Race Crossing

…Fleming’s use of the term ‘passing’ is also worthy of comment. Not only does it have the connotation of deceit and disguise, but it also implies that the offspring of mixed heritage could never be truly English, despite their birth in England and their English mothers. To cross racial boundaries (‘race crossing’) had two meanings: crossing the ‘colour line’ in terms of sexual relationships, and crossing races in the sense of being of mixed race. The white women who crossed the colour line and gave birth to mixed race children were not aliens as such, but liminally placed by virtue of their ‘unBritish’, ‘unpatriotic’ behaviour. Where the mothers were Irish, as some were (as Hodson noted) the mixed race children were even less likely to have been permitted the mantle of Englishness, for the Irish were not only ‘not English’, but frequently seen as ‘not white’ either. There was (and is) a hierarchy of whiteness, in which some people were/are white only some of the time, such as Irish, Latinos, and Jews.
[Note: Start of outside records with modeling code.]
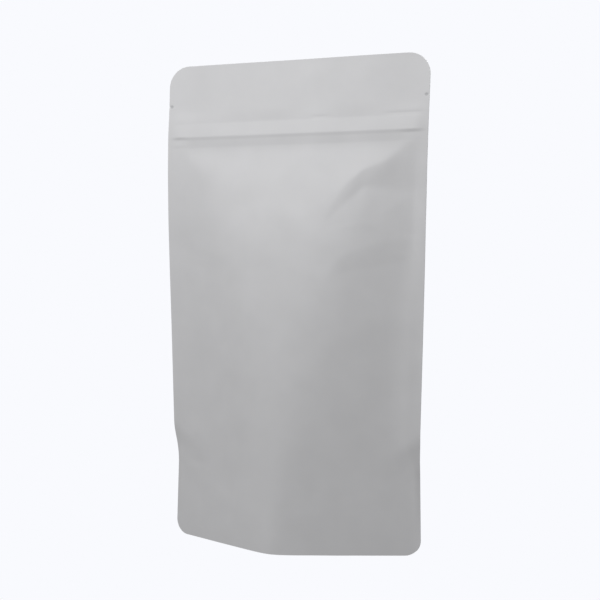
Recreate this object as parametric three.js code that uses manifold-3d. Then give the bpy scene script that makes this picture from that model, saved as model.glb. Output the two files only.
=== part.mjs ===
// A filled, heat-sealed stand-up pouch with a press-to-close zipper: two webs of matte laminate welded
// down both sides, a flat header above the zipper, and a folded base that spreads so that it stands.
// It is one closed piece, so it is one solid. Millimetres, +Z up, the front faces -Y, and the origin is
// the middle of the base.
import * as THREE from "three";
import { mergeVertices } from "three/addons/utils/BufferGeometryUtils.js";
import Module from "manifold-3d";

// The pouch as it stands
const height = 225;
const halfWidth = 64.8; // at the header, where the film lies flat
const halfBase = 61.6; // at the base, drawn in by the filled belly
const topRadius = 10; // die-cut corners of the header
const baseRadius = 6.8; // die-cut corners of the base
const cornerInset = 14; // a rounded corner squeezes only this outer strip of the web
const ply = 0.25; // half the thickness of the two webs where they are welded together
const contactRound = 0.1; // where a crease in the front presses on the back
const creaseBend = 2; // rounding of a crease's run across the web
const skirt = 0.8; // web and gusset, welded, below the base weld

// Zipper, tear nicks and welds
const zipperDrop = 34.2; // from the top edge to the crest of the zipper
const zipperRise = 6.5; // from the crest up to the top of its relief
const zipperLedge = 1.3; // from the crest down to the ledge under it
const zipperFoot = 5; // from the crest down to where its relief starts
const zipperRelief = 0.66;
const nickDrop = 19; // from the top edge to the tear nicks, which are pressed into both side welds
const nickDepth = 0.2;
const nickLength = 2.5;
const nickHalfHeight = 0.8;
const weldWidth = 6.5; // of a side weld
const baseWeldWidth = 1.5; // beside the folded base, where the flanks run on to the edge
const kinkSlant = 0.7; // the kink above the base drops this much per mm from the edge into the web
const kinkFrom = 75; // heights over which that slant starts
const kinkFull = 60;

// Base weld: a curve that runs low across the middle and up to the fold of the gusset at each side
const baseWeldMid = 19;
const baseWeldRise = 19;
const baseWeldHalf = 56;
const baseWeldPower = 2.2; // of the curve: flat in the middle, steep at the sides
const baseWeldBlend = 3; // the step spreads this far above and below the curve
const baseWeldStep = 0.1; // how far the stiffer skirt stands proud of the web above it

// Gusset web, which closes the bottom between the two skirts
const gussetHalf = 56;
const gussetFlatHalf = 22; // the contents press it flat on the table this far to each side
const gussetFlatShare = 0.5; // share of the way from the middle line to a skirt that stays flat
const gussetSink = 0.4; // cut this far under the table plane, which leaves the flat true
const gussetRise = 1.5; // power of the fold's climb from the flat to each side
const gussetCurl = 1.6; // power of the web's curl up into the skirts
const slitWidth = 0.8; // the skirts part only where there is room for this gap
const cutBelow = 1; // the cutter starts this far under the table plane

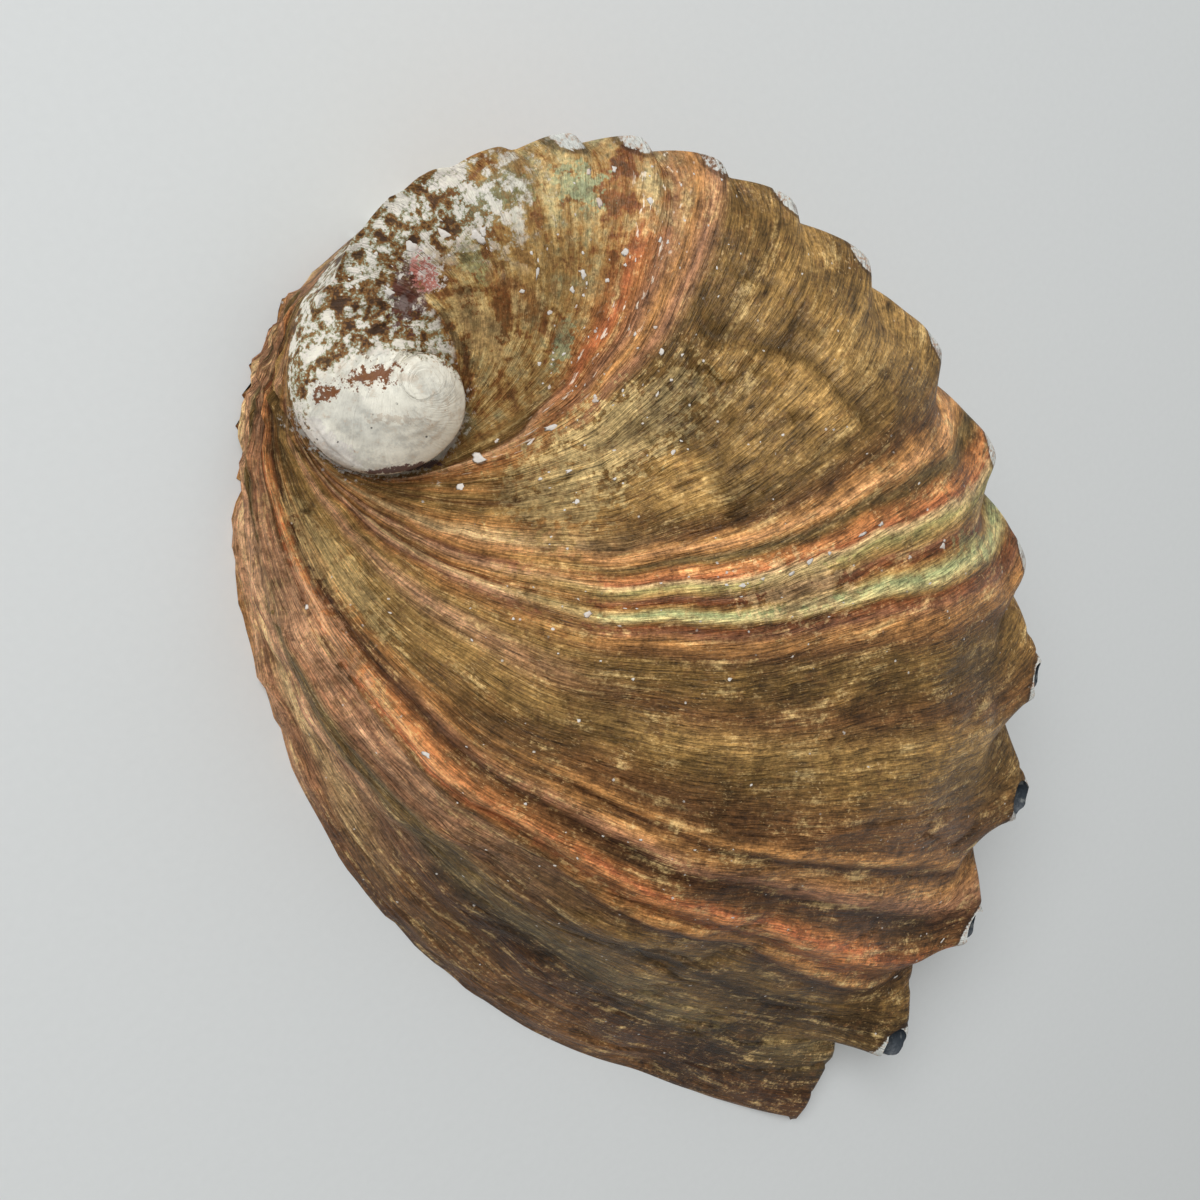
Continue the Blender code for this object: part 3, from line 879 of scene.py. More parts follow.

Fleming’s assumption that mixed race children were not, and implicitly could not, be English, sounds not dissimilar from the ‘one drop of black blood’ rule that was operating at this time in US Deep South. This ‘rule’ proclaimed that even a single black person in ones ancestry deemed one black. The system was a means of policing entry to the privileged category ‘white’. In the context of Britain in the interwar, the Eugenics Society was concerned with classifying and codifying those of mixed race in an attempt to reduce the threat to racial and national boundaries represented by their presence…

Lucy Bland. “British Eugenics and ‘Race Crossing’: a Study of an Interwar Investigation”, New Formations. 2007,  Number 60, pages 66-78.